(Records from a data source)
-- -- --

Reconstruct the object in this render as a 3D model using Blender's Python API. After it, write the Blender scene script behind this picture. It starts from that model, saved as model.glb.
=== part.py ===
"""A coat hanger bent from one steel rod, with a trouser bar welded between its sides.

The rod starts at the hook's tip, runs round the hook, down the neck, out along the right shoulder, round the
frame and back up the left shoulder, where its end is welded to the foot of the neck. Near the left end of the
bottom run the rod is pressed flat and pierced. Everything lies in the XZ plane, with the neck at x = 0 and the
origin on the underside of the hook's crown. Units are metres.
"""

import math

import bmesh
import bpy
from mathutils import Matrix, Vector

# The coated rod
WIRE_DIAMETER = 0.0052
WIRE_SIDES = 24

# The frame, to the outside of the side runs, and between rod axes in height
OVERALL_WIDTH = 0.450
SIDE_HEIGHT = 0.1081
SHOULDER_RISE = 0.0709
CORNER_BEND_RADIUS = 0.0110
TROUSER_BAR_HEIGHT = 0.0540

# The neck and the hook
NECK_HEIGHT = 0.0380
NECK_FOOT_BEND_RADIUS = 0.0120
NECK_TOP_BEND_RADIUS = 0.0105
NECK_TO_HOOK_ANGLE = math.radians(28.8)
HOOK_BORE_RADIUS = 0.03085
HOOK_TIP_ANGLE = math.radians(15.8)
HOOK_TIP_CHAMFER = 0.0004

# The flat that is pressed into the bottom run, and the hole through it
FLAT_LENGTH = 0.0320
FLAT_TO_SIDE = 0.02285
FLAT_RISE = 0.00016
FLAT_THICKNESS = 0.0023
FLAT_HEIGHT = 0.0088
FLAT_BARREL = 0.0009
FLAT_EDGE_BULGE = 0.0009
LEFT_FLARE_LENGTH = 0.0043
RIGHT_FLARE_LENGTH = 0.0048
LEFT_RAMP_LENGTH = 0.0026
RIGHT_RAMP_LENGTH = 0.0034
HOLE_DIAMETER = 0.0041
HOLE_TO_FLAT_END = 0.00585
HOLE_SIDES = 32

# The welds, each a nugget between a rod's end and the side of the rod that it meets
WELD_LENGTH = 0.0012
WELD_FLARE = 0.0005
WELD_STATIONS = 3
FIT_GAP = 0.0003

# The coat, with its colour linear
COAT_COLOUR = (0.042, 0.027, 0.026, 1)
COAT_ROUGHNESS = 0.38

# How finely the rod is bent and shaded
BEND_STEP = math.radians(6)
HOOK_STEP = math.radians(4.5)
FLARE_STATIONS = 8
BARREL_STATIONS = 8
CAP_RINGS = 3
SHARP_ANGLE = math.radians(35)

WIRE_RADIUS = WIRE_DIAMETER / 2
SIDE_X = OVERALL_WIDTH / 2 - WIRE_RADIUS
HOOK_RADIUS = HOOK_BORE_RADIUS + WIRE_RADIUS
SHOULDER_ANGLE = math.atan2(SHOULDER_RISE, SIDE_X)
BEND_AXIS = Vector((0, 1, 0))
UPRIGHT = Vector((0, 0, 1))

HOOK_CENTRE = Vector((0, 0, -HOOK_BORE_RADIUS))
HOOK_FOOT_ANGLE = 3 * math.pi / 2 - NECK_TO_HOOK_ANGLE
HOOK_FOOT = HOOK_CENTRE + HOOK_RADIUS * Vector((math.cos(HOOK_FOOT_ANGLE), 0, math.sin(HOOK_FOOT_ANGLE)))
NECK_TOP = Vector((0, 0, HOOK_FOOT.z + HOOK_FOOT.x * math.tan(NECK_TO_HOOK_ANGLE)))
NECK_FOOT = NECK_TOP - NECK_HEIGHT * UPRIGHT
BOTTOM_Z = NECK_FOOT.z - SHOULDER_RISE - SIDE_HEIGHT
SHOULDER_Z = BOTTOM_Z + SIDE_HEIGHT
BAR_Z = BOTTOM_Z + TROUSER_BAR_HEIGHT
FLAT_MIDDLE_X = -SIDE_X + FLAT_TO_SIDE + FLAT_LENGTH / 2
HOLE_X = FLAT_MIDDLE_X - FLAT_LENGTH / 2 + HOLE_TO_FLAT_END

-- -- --

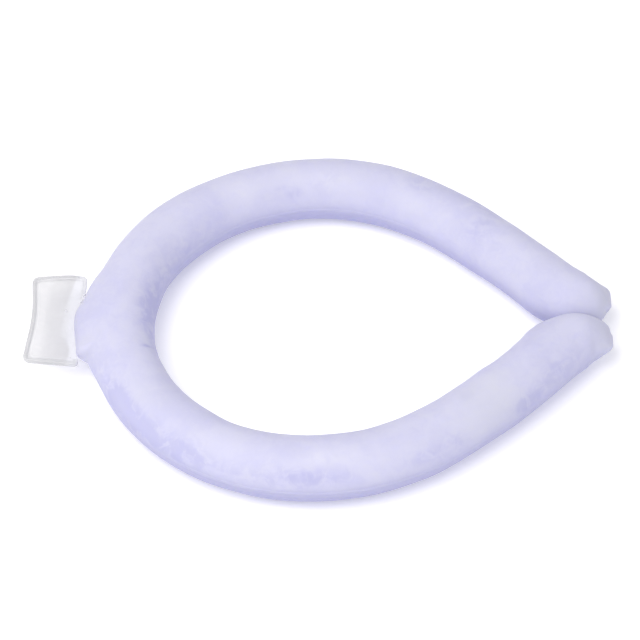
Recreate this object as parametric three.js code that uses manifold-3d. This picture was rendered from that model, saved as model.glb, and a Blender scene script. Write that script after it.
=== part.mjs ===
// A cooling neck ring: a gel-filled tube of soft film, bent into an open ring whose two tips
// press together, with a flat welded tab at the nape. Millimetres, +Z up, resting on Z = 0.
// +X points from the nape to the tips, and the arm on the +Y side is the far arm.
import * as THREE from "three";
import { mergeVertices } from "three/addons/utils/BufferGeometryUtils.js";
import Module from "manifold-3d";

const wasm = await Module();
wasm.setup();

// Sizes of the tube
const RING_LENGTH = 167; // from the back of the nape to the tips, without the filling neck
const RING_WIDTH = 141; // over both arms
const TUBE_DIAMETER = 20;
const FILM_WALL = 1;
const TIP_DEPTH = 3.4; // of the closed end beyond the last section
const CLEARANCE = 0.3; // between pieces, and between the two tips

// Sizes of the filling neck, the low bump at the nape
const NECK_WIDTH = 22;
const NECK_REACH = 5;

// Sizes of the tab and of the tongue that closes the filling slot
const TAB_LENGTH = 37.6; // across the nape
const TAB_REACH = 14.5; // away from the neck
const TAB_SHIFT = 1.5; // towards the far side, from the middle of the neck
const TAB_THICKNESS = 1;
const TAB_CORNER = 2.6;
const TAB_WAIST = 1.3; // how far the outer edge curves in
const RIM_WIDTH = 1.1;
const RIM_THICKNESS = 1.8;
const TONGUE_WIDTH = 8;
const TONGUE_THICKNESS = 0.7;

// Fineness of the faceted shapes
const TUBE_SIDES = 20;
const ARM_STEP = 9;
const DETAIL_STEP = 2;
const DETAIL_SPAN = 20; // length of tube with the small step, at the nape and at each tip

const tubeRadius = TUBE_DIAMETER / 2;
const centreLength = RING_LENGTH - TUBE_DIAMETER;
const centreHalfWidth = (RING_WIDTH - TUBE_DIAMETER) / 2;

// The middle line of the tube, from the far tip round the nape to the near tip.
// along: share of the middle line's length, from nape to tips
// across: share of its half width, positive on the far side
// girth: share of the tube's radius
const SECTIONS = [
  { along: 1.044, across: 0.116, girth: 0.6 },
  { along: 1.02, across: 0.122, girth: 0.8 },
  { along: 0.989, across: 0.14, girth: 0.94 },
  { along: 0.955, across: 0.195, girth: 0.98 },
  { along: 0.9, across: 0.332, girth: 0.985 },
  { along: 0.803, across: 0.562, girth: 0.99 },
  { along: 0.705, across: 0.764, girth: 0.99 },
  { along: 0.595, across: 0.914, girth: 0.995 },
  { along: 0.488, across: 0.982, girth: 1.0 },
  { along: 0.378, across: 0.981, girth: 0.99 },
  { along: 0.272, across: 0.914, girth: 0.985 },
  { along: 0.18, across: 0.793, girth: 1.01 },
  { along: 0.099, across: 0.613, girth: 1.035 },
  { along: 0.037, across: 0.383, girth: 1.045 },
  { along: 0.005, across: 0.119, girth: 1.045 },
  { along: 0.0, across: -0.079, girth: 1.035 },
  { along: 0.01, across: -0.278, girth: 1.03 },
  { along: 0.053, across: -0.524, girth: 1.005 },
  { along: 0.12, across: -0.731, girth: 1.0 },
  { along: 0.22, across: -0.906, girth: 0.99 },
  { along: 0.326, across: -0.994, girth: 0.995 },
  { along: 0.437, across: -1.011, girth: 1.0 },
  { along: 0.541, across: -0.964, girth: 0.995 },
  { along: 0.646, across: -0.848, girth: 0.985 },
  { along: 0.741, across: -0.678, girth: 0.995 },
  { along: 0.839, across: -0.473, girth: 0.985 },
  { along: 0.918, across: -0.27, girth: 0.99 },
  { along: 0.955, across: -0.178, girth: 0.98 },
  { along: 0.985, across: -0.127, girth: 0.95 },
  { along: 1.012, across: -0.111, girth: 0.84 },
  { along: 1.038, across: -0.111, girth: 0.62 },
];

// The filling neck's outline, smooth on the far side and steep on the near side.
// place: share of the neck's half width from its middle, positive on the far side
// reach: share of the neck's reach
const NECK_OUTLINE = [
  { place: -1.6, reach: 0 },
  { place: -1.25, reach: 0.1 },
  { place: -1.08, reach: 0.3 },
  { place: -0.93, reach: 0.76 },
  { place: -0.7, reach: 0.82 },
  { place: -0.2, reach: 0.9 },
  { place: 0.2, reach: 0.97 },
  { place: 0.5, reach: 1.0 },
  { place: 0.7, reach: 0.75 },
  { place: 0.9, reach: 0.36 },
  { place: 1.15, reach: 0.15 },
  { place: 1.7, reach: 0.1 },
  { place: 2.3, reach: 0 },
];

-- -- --

Output, from the data above, the lines from the line with "Reconstruct the object" to the line with "HOOK_TIP_CHAMFER = 0.0004" exactly as they stand, both ends included and nothing else.

### IN RESPONSE
Reconstruct the object in this render as a 3D model using Blender's Python API. After it, write the Blender scene script behind this picture. It starts from that model, saved as model.glb.
=== part.py ===
"""A coat hanger bent from one steel rod, with a trouser bar welded between its sides.

The rod starts at the hook's tip, runs round the hook, down the neck, out along the right shoulder, round the
frame and back up the left shoulder, where its end is welded to the foot of the neck. Near the left end of the
bottom run the rod is pressed flat and pierced. Everything lies in the XZ plane, with the neck at x = 0 and the
origin on the underside of the hook's crown. Units are metres.
"""

import math

import bmesh
import bpy
from mathutils import Matrix, Vector

# The coated rod
WIRE_DIAMETER = 0.0052
WIRE_SIDES = 24

# The frame, to the outside of the side runs, and between rod axes in height
OVERALL_WIDTH = 0.450
SIDE_HEIGHT = 0.1081
SHOULDER_RISE = 0.0709
CORNER_BEND_RADIUS = 0.0110
TROUSER_BAR_HEIGHT = 0.0540

# The neck and the hook
NECK_HEIGHT = 0.0380
NECK_FOOT_BEND_RADIUS = 0.0120
NECK_TOP_BEND_RADIUS = 0.0105
NECK_TO_HOOK_ANGLE = math.radians(28.8)
HOOK_BORE_RADIUS = 0.03085
HOOK_TIP_ANGLE = math.radians(15.8)
HOOK_TIP_CHAMFER = 0.0004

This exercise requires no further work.